The 3 million refugees experience higher rates of testing for both active and latent TB than illegals, but their treatment rates are sporadic.

The increase in foreign born cases of active TB is attributable to several factors. A small part of that is due to migrants arriving with active TB, and then transmitting it within their arrival communities.

The largest part of the increase, however, appears to be due to the dramatically higher rate of latent TB infection among foreign born residents (which can range from 20 percent to 43 percent, depending on country of origin) compared to the general population, which has a four percent LTBI infection rate, and the greater likelihood those living in refugee communities will see their latent TB activate.

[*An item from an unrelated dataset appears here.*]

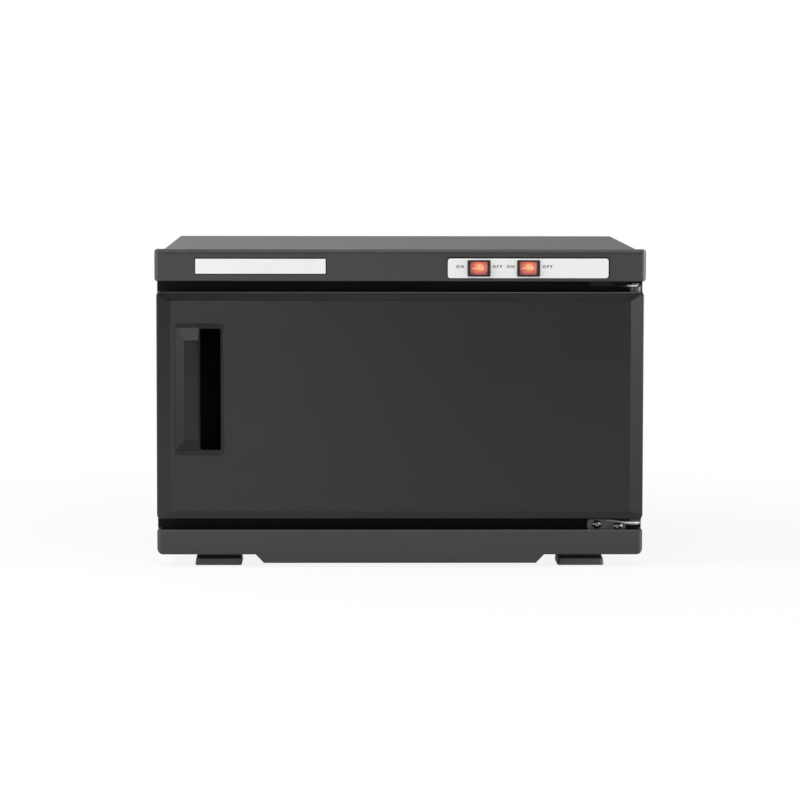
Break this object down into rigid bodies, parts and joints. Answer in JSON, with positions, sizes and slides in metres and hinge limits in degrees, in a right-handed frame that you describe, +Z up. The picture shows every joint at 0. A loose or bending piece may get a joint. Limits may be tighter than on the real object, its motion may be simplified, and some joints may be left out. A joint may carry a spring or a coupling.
{
  "type": "hot towel cabinet",
  "caption": "Countertop hot towel and hot pack warmer: insulated steel cabinet with a swinging door, a heated liner, a pull-out drip tray and lit rocker switches.",
  "frame": {"origin": "middle of the bounding box, on the surface that the four feet stand on", "axes": "+Z up, -Y towards the user (door side), +X to the user's right, the hinge side"},
  "size_m": [0.45, 0.3448, 0.293],
  "materials": {
    "black_powder_coat": "fine satin powder coat on steel sheet",
    "black_frame_plastic": "matt black ABS moulding",
    "grey_fascia_plastic": "satin dark grey ABS moulding",
    "white_plate": "white plastic plate",
    "black_switch_plastic": "black nylon moulding",
    "red_lens": "clear red polycarbonate, lit from inside",
    "charcoal_door_plastic": "fine-textured charcoal ABS moulding",
    "charcoal_handle_plastic": "satin charcoal ABS moulding",
    "liner_metal": "mill-finish aluminium sheet",
    "glass_wool": "glass wool blanket",
    "gasket_rubber": "grey silicone rubber",
    "plated_steel": "zinc-plated steel",
    "white_nylon": "natural nylon moulding",
    "hinge_steel": "black-coated steel with bare cut edges",
    "blackened_screws": "black zinc-plated steel",
    "magnet_ferrite": "sintered ferrite",
    "rack_wire": "chromed steel wire",
    "lamp_glass": "clear quartz glass",
    "lamp_cap_metal": "pressed aluminium",
    "heater_foil": "aluminium foil heater",
    "control_ceramic": "ceramic and plated steel control",
    "ballast_case": "grey painted steel can",
    "wire_cover": "silicone rubber sleeve",
    "contact_brass": "nickel-plated brass",
    "grey_tray_plastic": "satin dark grey ABS moulding",
    "foot_rubber": "black moulded rubber"
  },
  "bodies": {
    "housing": {"outer_wrap": "black_powder_coat", "rear_panel": "black_powder_coat", "base_plate": "black_powder_coat", "front_frame": "black_frame_plastic", "control_fascia": "grey_fascia_plastic", "switch_plate": "white_plate", "name_plate": "white_plate", "heat_switch_body": "black_switch_plastic", "lamp_switch_body": "black_switch_plastic", "lower_hinge": "hinge_steel", "upper_hinge": "hinge_steel", "hinge_pins": "plated_steel", "hinge_washers": "plated_steel", "hinge_screws": "blackened_screws", "catch_case": "white_nylon", "catch_magnet": "magnet_ferrite", "inner_liner": "liner_metal", "wire_rack": "rack_wire", "lamp_tube": "lamp_glass", "lamp_caps": "lamp_cap_metal", "lamp_holders": "white_nylon", "lamp_guard": "liner_metal", "heater_mat": "heater_foil", "thermostat": "control_ceramic", "thermal_fuse": "control_ceramic", "bottom_shield": "plated_steel", "insulation_bottom": "glass_wool", "insulation_top": "glass_wool", "insulation_left": "glass_wool", "insulation_right": "glass_wool", "insulation_back": "glass_wool", "electrics_plate": "plated_steel", "lamp_ballast": "ballast_case", "terminal_block": "white_nylon", "wiring_loom": "wire_cover", "power_inlet": "black_switch_plastic", "inlet_contacts": "contact_brass", "inlet_screws": "blackened_screws", "tray_runner_left": "plated_steel", "tray_runner_right": "plated_steel", "foot_screws": "plated_steel", "rear_screws": "blackened_screws", "side_screws": "blackened_screws", "fascia_screws": "plated_steel", "foot_front_left": "foot_rubber", "foot_front_right": "foot_rubber", "foot_rear_left": "foot_rubber", "foot_rear_right": "foot_rubber"},
    "door": {"door_skin": "charcoal_door_plastic", "door_handle": "charcoal_handle_plastic", "door_lining": "liner_metal", "door_insulation": "glass_wool", "door_gasket": "gasket_rubber", "strike_plate": "plated_steel", "door_bushes": "white_nylon", "door_screws": "plated_steel"},
    "tray": {"drip_tray": "grey_tray_plastic"},
    "heat_switch_rocker": {"heat_rocker": "red_lens"},
    "lamp_switch_rocker": {"lamp_rocker": "red_lens"}
  },
  "joints": [
    {"name": "door_swing", "type": "hinge", "parent": "housing", "child": "door", "pos_m": [0.2156, -0.15385, 0.1495], "axis": [0, 0, 1], "range_deg": [0, 110]},
    {"name": "heat_rocker_tilt", "type": "hinge", "parent": "housing", "child": "heat_switch_rocker", "pos_m": [0.07185, -0.16225, 0.2757], "axis": [0, 0, 1], "range_deg": [0, 20]},
    {"name": "lamp_rocker_tilt", "type": "hinge", "parent": "housing", "child": "lamp_switch_rocker", "pos_m": [0.1172, -0.16225, 0.2757], "axis": [0, 0, 1], "range_deg": [0, 20]},
    {"name": "tray_slide", "type": "slide", "parent": "housing", "child": "tray", "axis": [0, -1, 0], "range_m": [0, 0.12]}
  ]
}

As Breitbart News reported previously:

The result, according to the Arizona Department of Health, has been an explosion in the number of active TB cases among foreign born who arrived here with latent TB:

“Most [of the] 222 cases of active tuberculosis infection (TB) …reported among Arizona’s refugee populations…[in] the past two decades …were caused by latent tuberculosis infections that became active after years or even decades of lying dormant,” according to the state’s Department of Health.

Foreign-born residents of the United States have been identified as a high risk population by the CDC because a number of them arrive from crowded refugee camps, engage in high risk behavior such as smoking, and have cultural traditions not consistent with successful completion of treatment therapy.

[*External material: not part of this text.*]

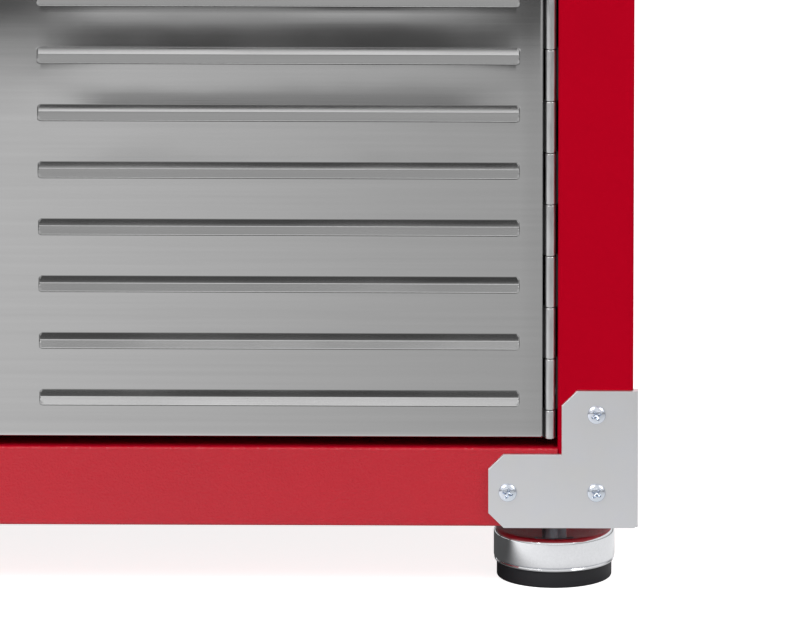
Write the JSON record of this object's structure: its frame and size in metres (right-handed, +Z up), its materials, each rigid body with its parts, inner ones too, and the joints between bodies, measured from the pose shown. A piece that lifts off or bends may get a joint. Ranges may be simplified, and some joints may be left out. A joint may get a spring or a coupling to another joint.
{
  "type": "two-door tool cabinet",
  "caption": "Low sheet-steel tool cabinet with ribbed steel doors on continuous hinges, corner brackets and levelling feet.",
  "frame": {"origin": "on the floor, under the middle of the whole object's box", "axes": "+X to the right seen from the front, +Y from the doors to the back, +Z up"},
  "size_m": [0.716, 0.4886, 0.86],
  "materials": {
    "red_powder_coat": "semi-gloss powder coat",
    "brushed_stainless": "brushed across the door",
    "satin_bracket_steel": "satin",
    "hinge_steel": "satin",
    "zinc_plated_screws": "bright zinc plate",
    "chrome_plate": "polished",
    "black_rubber": "matt",
    "galvanised_steel": "satin",
    "black_plastic": "matt"
  },
  "bodies": {
    "cabinet": {"right_side_panel": "red_powder_coat", "left_side_panel": "red_powder_coat", "floor_panel": "red_powder_coat", "top_panel": "red_powder_coat", "back_panel": "red_powder_coat", "back_panel_screws": "zinc_plated_screws", "bracket_bottom_right": "satin_bracket_steel", "bracket_bottom_left": "satin_bracket_steel", "bracket_top_right": "satin_bracket_steel", "bracket_top_left": "satin_bracket_steel", "bracket_screws": "chrome_plate", "shelf_standards": "galvanised_steel", "shelf_clips": "zinc_plated_screws", "foot_plates": "red_powder_coat", "foot_weld_nuts": "zinc_plated_screws", "foot_jam_nuts": "zinc_plated_screws", "hinge_frame_rivets": "zinc_plated_screws", "right_hinge_frame_leaf": "hinge_steel", "left_hinge_frame_leaf": "hinge_steel", "right_hinge_pin": "hinge_steel", "left_hinge_pin": "hinge_steel", "magnet_catches": "black_plastic"},
    "right_door": {"right_door_skin": "brushed_stainless", "right_door_liner": "galvanised_steel", "right_hinge_door_leaf": "hinge_steel", "right_hinge_door_rivets": "zinc_plated_screws", "right_door_handle": "brushed_stainless", "right_handle_screws": "zinc_plated_screws", "right_strike_plate": "zinc_plated_screws", "lock_barrel": "chrome_plate", "lock_nut": "zinc_plated_screws"},
    "left_door": {"left_door_skin": "brushed_stainless", "left_door_liner": "galvanised_steel", "left_hinge_door_leaf": "hinge_steel", "left_hinge_door_rivets": "zinc_plated_screws", "left_door_handle": "brushed_stainless", "left_handle_screws": "zinc_plated_screws", "left_strike_plate": "zinc_plated_screws", "left_bolt_housing": "zinc_plated_screws"},
    "lock": {"lock_plug": "chrome_plate", "lock_cam": "zinc_plated_screws", "lock_cam_screw": "zinc_plated_screws"},
    "slide_bolt": {"left_bolt_rod": "chrome_plate"},
    "shelf": {"shelf": "red_powder_coat"},
    "foot_front_left": {"foot_cup_front_left": "chrome_plate", "foot_pad_front_left": "black_rubber"},
    "stud_front_left": {"foot_stud_front_left": "zinc_plated_screws"},
    "foot_front_right": {"foot_cup_front_right": "chrome_plate", "foot_pad_front_right": "black_rubber"},
    "stud_front_right": {"foot_stud_front_right": "zinc_plated_screws"},
    "foot_rear_left": {"foot_cup_rear_left": "chrome_plate", "foot_pad_rear_left": "black_rubber"},
    "stud_rear_left": {"foot_stud_rear_left": "zinc_plated_screws"},
    "foot_rear_right": {"foot_cup_rear_right": "chrome_plate", "foot_pad_rear_right": "black_rubber"},
    "stud_rear_right": {"foot_stud_rear_right": "zinc_plated_screws"}
  },
  "joints": [
    {"name": "right_door_swing", "type": "hinge", "parent": "cabinet", "child": "right_door", "pos_m": [0.31455, -0.2118, 0.4475], "axis": [0, 0, 1], "range_deg": [0, 110]},
    {"name": "left_door_swing", "type": "hinge", "parent": "cabinet", "child": "left_door", "pos_m": [-0.31455, -0.2118, 0.4475], "axis": [0, 0, -1], "range_deg": [0, 110]},
    {"name": "lock_turn", "type": "hinge", "parent": "right_door", "child": "lock", "pos_m": [0.0285, -0.2143, 0.5525], "axis": [0, -1, 0], "range_deg": [0, 90]},
    {"name": "bolt_slide", "type": "slide", "parent": "left_door", "child": "slide_bolt", "axis": [0, 0, -1], "range_m": [0, 0.012]},
    {"name": "shelf_lift", "type": "slide", "parent": "cabinet", "child": "shelf", "axis": [0, 0, 1], "range_m": [0, 0.025]},
    {"name": "foot_level_front_left", "type": "slide", "parent": "cabinet", "child": "foot_front_left", "axis": [0, 0, -1], "range_m": [-0.003, 0.02]},
    {"name": "stud_turn_front_left", "type": "hinge", "parent": "foot_front_left", "child": "stud_front_left", "pos_m": [-0.3166, -0.1723, 0.04], "axis": [0, 0, -1], "range_deg": [-620, 4120]},
    {"name": "foot_level_front_right", "type": "slide", "parent": "cabinet", "child": "foot_front_right", "axis": [0, 0, -1], "range_m": [-0.003, 0.02]},
    {"name": "stud_turn_front_right", "type": "hinge", "parent": "foot_front_right", "child": "stud_front_right", "pos_m": [0.3166, -0.1723, 0.04], "axis": [0, 0, -1], "range_deg": [-620, 4120]},
    {"name": "foot_level_rear_left", "type": "slide", "parent": "cabinet", "child": "foot_rear_left", "axis": [0, 0, -1], "range_m": [-0.003, 0.02]},
    {"name": "stud_turn_rear_left", "type": "hinge", "parent": "foot_rear_left", "child": "stud_rear_left", "pos_m": [-0.3166, 0.2007, 0.04], "axis": [0, 0, -1], "range_deg": [-620, 4120]},
    {"name": "foot_level_rear_right", "type": "slide", "parent": "cabinet", "child": "foot_rear_right", "axis": [0, 0, -1], "range_m": [-0.003, 0.02]},
    {"name": "stud_turn_rear_right", "type": "hinge", "parent": "foot_rear_right", "child": "stud_rear_right", "pos_m": [0.3166, 0.2007, 0.04], "axis": [0, 0, -1], "range_deg": [-620, 4120]}
  ],
  "couplings": [
    {"joint": "stud_turn_front_left", "follows": "foot_level_front_left", "rad_per_m": 3590.4},
    {"joint": "stud_turn_front_right", "follows": "foot_level_front_right", "rad_per_m": 3590.4},
    {"joint": "stud_turn_rear_left", "follows": "foot_level_rear_left", "rad_per_m": 3590.4},
    {"joint": "stud_turn_rear_right", "follows": "foot_level_rear_right", "rad_per_m": 3590.4}
  ]
}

Numerous medical studies have reported on the link between high latent TB infection rates and the risk of active TB in refugee resettlement communities and other centers of migrant population. As Breitbart News reported previously:

A 2013 study by the University of California at San Diego’s Global Health Centerconcludes that “high latent TB infection rates among refugee resettlement communities like San Diego increase the risk of active TB.” . . .

The UC San Diego study found:

Our findings suggest that newly arrived refugees with LTBI have a considerable burden of clinical risk factors that increase their risk for reactivation of TB, which may contribute to the increased proportion of active TB among foreign-born populations in the United States if not prioritized for LTBI treatment. Efforts to ensure adequate LTBI treatment among high-risk refugees such as those documented in this study should be a public health priority. (emphasis added)

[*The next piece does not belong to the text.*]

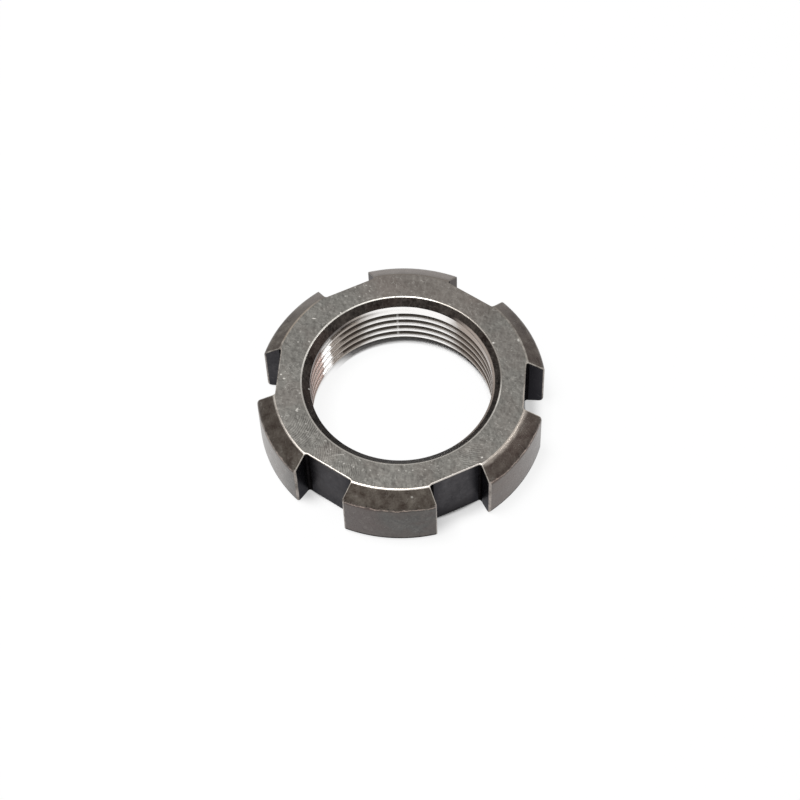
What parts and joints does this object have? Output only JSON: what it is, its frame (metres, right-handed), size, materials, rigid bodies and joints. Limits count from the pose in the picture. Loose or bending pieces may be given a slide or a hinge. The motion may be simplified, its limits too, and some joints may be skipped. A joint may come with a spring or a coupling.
{
  "type": "slotted round lock nut",
  "caption": "Round threaded ring nut with spanner slots round its rim, a conical top edge and a countersunk fine-thread bore.",
  "frame": {"origin": "centre of the bottom face, on the axis of the bore", "axes": "+Z along the bore towards the face with the conical edge; +X through the middle of a slot"},
  "size_m": [0.041, 0.042, 0.0101],
  "materials": {
    "steel": "black oxide over turned steel, worn bright along the edges and in the thread"
  },
  "bodies": {
    "root": {"lock_nut": "steel"}
  },
  "joints": []
}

The researchers recommended that “public health departments that provide LTBI services to refugees with documented low treatment rates should consider programmatic changes to improve treatment acceptance.”

“We are not yet certain why TB incidence has leveled off, but we do know it indicates the need for a new, expanded approach to TB elimination,” the CDC’s Phillip LoBlue recently told the Star Tribune, adding that “[a] dual approach is needed: continue to find and treat cases of disease and evaluate their contacts, as well as identify and evaluate other high-risk persons for latent TB infection.”

While it is true that the rate of active TB among foreign born residents in the United States has declined slightly since 1986, the sheer volume of new foreign born migrants with high latent TB infection rates and much higher active TB rates does not bode well for the future decline in the overall number of active TB cases in the US.

According to the CDC, “[r]esuming declines in TB incidence will require more comprehensive public health approaches, both globally and domestically.”:

Resuming declines in TB incidence will require more comprehensive public health approaches, both globally and domestically. These include increasing case detection and cure rates globally, reducing TB transmission in institutional settings such as health care settings and correctional facilities, and increasing detection and treatment of preexisting latent TB infection among the U.S. populations most affected by TB. (emphasis added)

Public health policies, however, appear to be doing little to stop the trend of increases in the absolute number of foreign born TB cases in the US.

Despite the CDC’s urging to “increasing detection and treatment of preexisting latent TB infection among the U.S. populations most affected by TB,” resettlement agencies around the United States are not consistently testing and treating refugees for latent TB infections.